The first job is always the most difficult to find. After that everything is based on reputation.

The pay won't be too high, but you should be able to carve out a little niche by working with children.
OP melissab 2 | 8  
23 Nov 2009 /  #3
Thank you! Do you have any suggestions on how to get my name out or find a first job?!
Bzibzioh  
23 Nov 2009 /  #4
This may be a good way to start looking

lindenia.net
jonni 16 | 2,485  
25 Nov 2009 /  #6
Thank you! Do you have any suggestions on how to get my name out or find a first job?!

If you're in Warsaw in the immediate future, I know a reputable language school who are looking for (the Director of Studies texted me yesterday) a female native speaker. The school is female owned/managed so nothing dodgy - they probably just have a lady client who has made a specific request.

They do in-company lessons only, teaching mostly corporate managers and are based in downtown Warsaw, though their clients are probably spread round town. I don't know how many hours are on offer, probably just a few.

They usually expect people with experience/training, but given that they have a specific need for a female, and most native speakers in Warsaw are male (and it's urgent enough for them to ask a competitor if he knows someone), they might be flexible on that.

If you'te interested, PM me and I'll put you in touch with them. Anyone else interested, for that matter, please feel free to PM.
learn polish - | 46  
26 Nov 2009 /  #7
AFAIK (if nothing's changed for the last several years), most language schools in Warsaw hire new teachers all the time and are just dying for native speakers. Not all of the schools are decent as employers, though - it's worth having something recommended by a friend or a current employee. I can give you some advise via PM (don't wanna drop names of companies and my opinion on them publicly).

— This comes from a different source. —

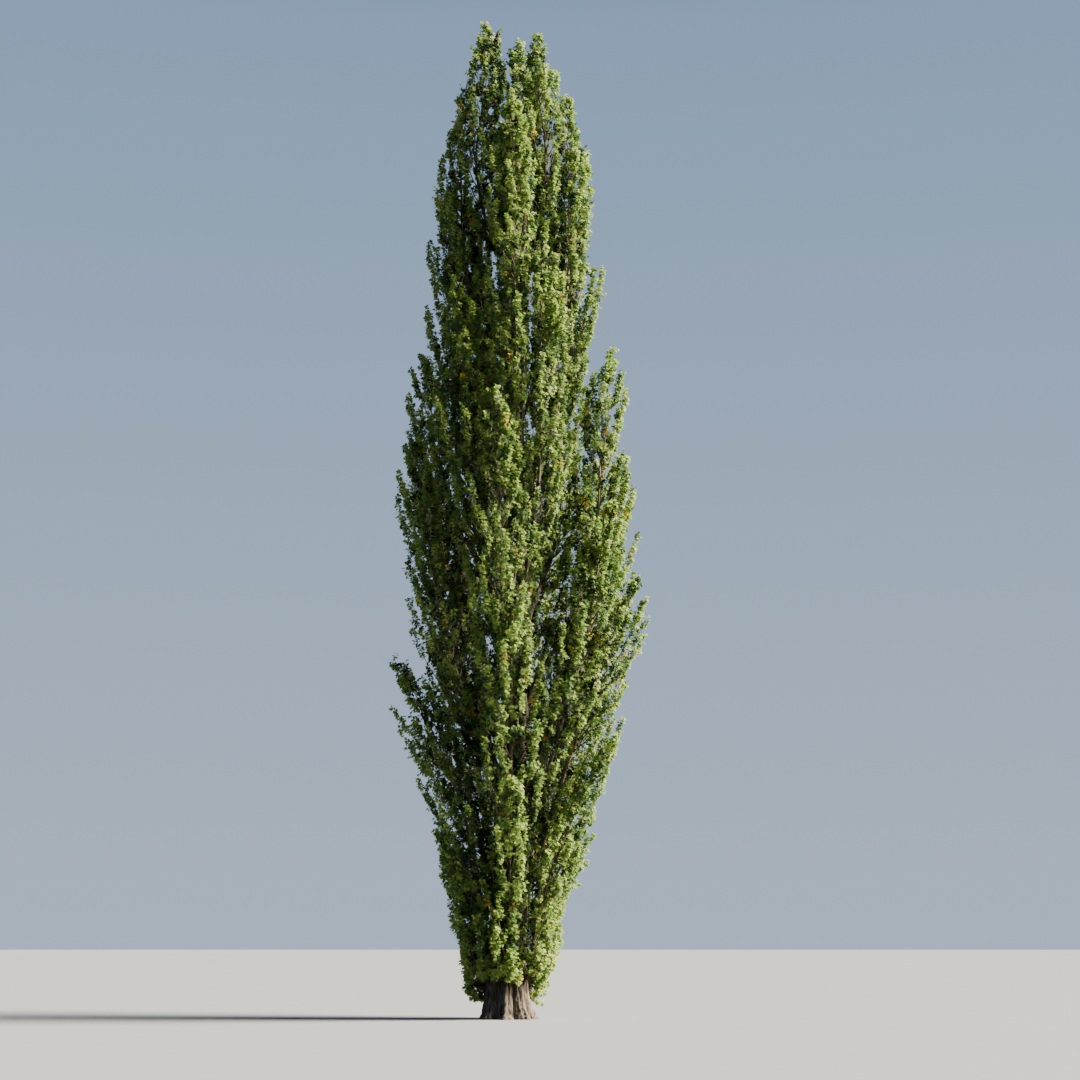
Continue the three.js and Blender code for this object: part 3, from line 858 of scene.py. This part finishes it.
def make_tree():
    """The whole tree, with old bark on the trunk and boughs and paler young bark on the branches."""
    materials = SimpleNamespace(
        # Furrow, ridge and crest colours of each bark: the furrows' dark is partly painted shade, the
        # crests' pale partly a painted highlight.
        old=bark_material("poplar_bark", "#2B241F", "#63594D", "#8D8071", **OLD_BARK),
        branch=bark_material("poplar_branch_bark", "#4A3F33", "#786B57", "#9D8F79", **YOUNG_BARK),
        twig=twig_material(),
        leaves=[leaf_material(name, code) for name, code in TINTS.items()],
    )
    trees = SimpleNamespace(limb=limb_tree(), leaf=leaf_tree(materials.leaves))
    plumes = make_plumes()
    _, paths, radii = bough_wire(plumes, SAMPLES)
    balls = (np.concatenate(paths), np.concatenate(radii))
    blade = leaf_blade()
    make_trunk(materials.old)
    make_boughs(plumes, trees.limb, materials.old)
    for tier in TIERS:
        make_tier(tier, [plume for plume in plumes if plume.tier == tier], balls, trees, materials, blade)
    bpy.data.objects.remove(blade)


# Camera at eye level, as far off and as tilted as in the photograph
CAMERA_PLACE = (0.817, -48.435, 1.6)
CAMERA_TILT = math.radians(11.478)
CAMERA_ANGLE = math.radians(30)
CAMERA_SIGHT = 20000


def make_camera():
    """The photograph's point of view."""
    data = bpy.data.cameras.new("camera")
    data.sensor_fit = "HORIZONTAL"
    data.angle = CAMERA_ANGLE
    data.clip_end = CAMERA_SIGHT
    camera = bpy.data.objects.new("camera", data)
    camera.location = CAMERA_PLACE
    camera.rotation_euler = (math.pi / 2 + CAMERA_TILT, 0, 0)
    bpy.context.scene.collection.objects.link(camera)
    bpy.context.scene.camera = camera


# Stage: a floor that reaches the horizon, a soft key light, and the surround's colours by height. Straight
# down is 0, the horizon is 0.5 and straight up is 1.
FLOOR_REACH = 6000
KEY_BEARING = math.radians(-5)
KEY_HEIGHT = math.radians(36)
KEY_STRENGTH = 26
KEY_SPREAD = math.radians(30)
SURROUND = [(0.49, "#2A2B26"), (0.5, "#AFC0D4"), (0.72, "#859FBF"), (0.78, "#2E3B4A"), (1.0, "#26303C")]
EXPOSURE = 0.15


def make_floor():
    """A pale matt floor, which throws no light back up on the tree."""
    material, _, shader = new_material("studio_floor", roughness=0.9, specular=0.1)
    shader.inputs["Base Color"].default_value = srgb("#85888C")
    corners = [(x * FLOOR_REACH, y * FLOOR_REACH, 0) for x, y in ((-1, -1), (1, -1), (1, 1), (-1, 1))]
    mesh = bpy.data.meshes.new("floor")
    mesh.from_pydata(corners, [], [(0, 1, 2, 3)])
    mesh.materials.append(material)
    floor = bpy.data.objects.new("floor", mesh)
    floor.visible_diffuse = False
    bpy.context.scene.collection.objects.link(floor)


def make_key_light():
    """One soft warm light from the right, a little in front of the tree."""
    data = bpy.data.lights.new("key", "SUN")
    data.energy = KEY_STRENGTH
    data.angle = KEY_SPREAD
    data.color = srgb("#FFF3E0")[:3]
    key = bpy.data.objects.new("key", data)
    towards = Vector((
        math.cos(KEY_HEIGHT) * math.cos(KEY_BEARING),
        math.cos(KEY_HEIGHT) * math.sin(KEY_BEARING),
        math.sin(KEY_HEIGHT),
    ))
    key.rotation_euler = towards.to_track_quat("Z", "Y").to_euler()
    bpy.context.scene.collection.objects.link(key)


def make_surround():
    """A plain backdrop, palest at the horizon, which also fills the shade with a cool light."""
    world = bpy.data.worlds.new("surround")
    world.use_nodes = True
    tree = world.node_tree
    aim = add_node(tree, "ShaderNodeTexCoord")
    parts = add_node(tree, "ShaderNodeSeparateXYZ", {"Vector": (aim, "Generated")})
    height = add_node(
        tree, "ShaderNodeMapRange", {"Value": (parts, "Z")}, {"From Min": -1.0, "From Max": 1.0},
    )
    shades = add_node(tree, "ShaderNodeValToRGB", {"Fac": (height, "Result")})
    set_ramp(shades.color_ramp, SURROUND)
    tree.links.new(shades.outputs["Color"], tree.nodes["Background"].inputs["Color"])
    bpy.context.scene.world = world
    bpy.context.scene.view_settings.view_transform = "AgX"
    bpy.context.scene.view_settings.exposure = EXPOSURE


make_tree()
make_camera()
make_floor()
make_key_light()
make_surround()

When it comes to babysitting, there is this babysitting agency called Prowork operating in Warsaw. It's the one I know of that employs English-speaking nannies, but I'm not sure whether the job they offer is here in Poland or maybe in the UK or somewhere else, you'd have to look them up online and find out. Good luck!
OP melissab 2 | 8  
28 Nov 2009 /  #8
Again, thank you everyone for your help!

In regards to the language schools in Poland and teaching English, do individuals need special certification for that? And do schools generally hire in the middle of the school year? I plan on coming to Poland sometime in January and hope to find work then.
delphiandomine 83 | 17,720  
30 Nov 2009 /  #9
In all honesty, it depends what your aspirations are. If you're simply looking for something to make money and aren't too bothered what you're actually doing, then it shouldn't be a problem finding work. It might not pay top dollar, but it'll give you extra cash.

The better jobs of course will require certification - but if you're only here for a few months, it shouldn't be a huge problem if you don't have a teaching qualification.

There is one issue however - do you have a Polish passport?
OP melissab 2 | 8  
30 Nov 2009 /  #10
There is one issue however - do you have a Polish passport?

Yes, since my parents were born in Poland, I have my citizenship. I'm assuming this will help!
delphiandomine 83 | 17,720  
30 Nov 2009 /  #11
It will and it won't - you'll be required to enter/leave Poland on your Polish passport, and you'll also have to obtain a Polish ID card once you're here. It shouldn't be too much hassle for you, but expect trouble without it as a Polish citizen without an ID card will confuse virtually everyone. It's mandatory for you to possess the ID card if you are living here and are Polish.
OP melissab 2 | 8  
1 Dec 2009 /  #12
ou'll also have to obtain a Polish ID card once you're here

thanks, i wouldn't have known that. do you know where to get that?
delphiandomine 83 | 17,720  
1 Dec 2009 /  #13
do you know where to get that?

You'll have to go to the relevant Urząd Miasta for the place in which you're registered (yes, you'll need to register your address too) and get it there - I'm not too familiar with the process, but it should be quite painless. The useful thing is that the card can be used for intra-EU travel, so if you want to take a side trip somewhere, you won't have to carry around your passport(s).